The apex court May 11 judgment said: “If Parliament enacts a law granting executive power on any subject which is within the domain of NCTD (National Capital Territory of Delhi), the executive power of the Lieutenant Governor shall be modified to the extent, as provided in that law.
“Furthermore, under Section 49 of the GNCTD (Government of National Capital Territory of Delhi) Act, the Lieutenant Governor and the Council of Ministers must comply with the particular directions issued by the President on specific occasions.”
A bench headed by Chief Justice of India D.Y. Chandrachud said, “The Legislative Assembly of NCTD has competence over entries in List II (State List of Seventh Schedule) and List III (Concurrent List), except for the expressly excluded entries of List II”.
The bench -- also comprising justices M.R. Shah, Justice Krishna Murari, Justice Hima Kohli and Justice P.S. Narasimha -- said the executive power of NCTD with respect to entries in List II and List III shall be subject to the executive power expressly conferred upon the Union by the Constitution or by a law enacted by Parliament.
The bench ruled that in a democratic form of government, the real power of administration must reside in the elected arm of the state, subject to the confines of the Constitution.
The bench said: “In addition to the Entries in List I (Union List), Parliament has legislative competence over all matters in List II and List III in relation to NCTD, including the entries which have been kept out of the legislative domain of NCTD by virtue of Article 239AA(3)(a)”.
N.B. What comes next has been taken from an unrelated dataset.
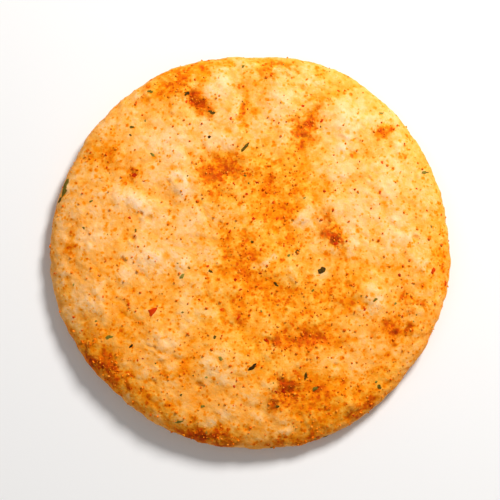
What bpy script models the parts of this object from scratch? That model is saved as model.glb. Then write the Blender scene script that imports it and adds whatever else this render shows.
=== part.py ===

It added: “The executive power of NCTD with respect to entries in List II and List III shall be subject to the executive power expressly conferred upon the Union by the Constitution or by a law enacted by Parliament.”
Therefore, few paragraphs in judgment establish that the powers of the Delhi Assembly and Delhi government are subject to laws made by Parliament.
If Parliament were to pass a law, to change Delhi’s governance, and get all services under the control of the Centre, such a law might stand the test of legality.
According to legal experts, the government can bring in law to remove the basis of the judgment or remove the defects on any statute.
For example, after the Supreme Court banned ‘Jallikattu’ Bull race and ‘Kambala’ as violative of the Prevention of Cruelty to Animals Act and the Constitution, Tamil Nadu, Maharashtra, and Karnataka brought their own laws to allow these sports, which received the president’s assent. A five-judge constitution bench on May 18, upheld the validity of these state laws.
The Centre has brought an ordinance to set up a permanent authority known as the National Capital Civil Service Authority whose chairperson will be Delhi chief minister along with chief secretary, Delhi, Principal Secretary (Home), Delhi to make recommendations to the Delhi L-G regarding matters concerning transfer posting, vigilance and other incidental matters. However, in case of difference of opinion, the decision of the L-G shall be final.
Therefore, does the ordinance portend a crisis for federalism?
The constitution bench in May 11, judgment said: “In the spirit of cooperative federalism, the Union of India must exercise its powers within the boundaries created by the Constitution. NCTD, having a sui generis federal model, must be allowed to function in the domain charted for it by the Constitution.
The Union and NCTD share a unique federal relationship. It does not mean that NCTD is subsumed in the unit of the Union merely because it is not a State.”
Against the backdrop of observations made by the apex court handing control of services to the Delhi government, the ordinance, after it is challenged, will have to pass the test on cooperative and collaborative federalism as well.
Law passed by a competent legislature is presumed to be valid and constitutional unless held otherwise by a court of law, which is called “presumption of constitutionality”. The courts, using legal principle, interpret a statute passed by Parliament or a state Assembly.
In January 2021, citing the Maratha quota case stay order, the apex court suspended the operation of the three farm laws and in December 2021, the court stayed the operation of the Maharashtra government’s ordinance, seeking to introduce 27 per cent reservation for OBCs in all zilla parishads and panchayat samitis. The Maharashtra government introduced reservation without collecting data on OBCs in every municipal body seat.
From the above discussion, the question which arises is whether the ordinance is consistent with the intent of the Supreme Court May 11, judgment? The real test for the ordinance awaits.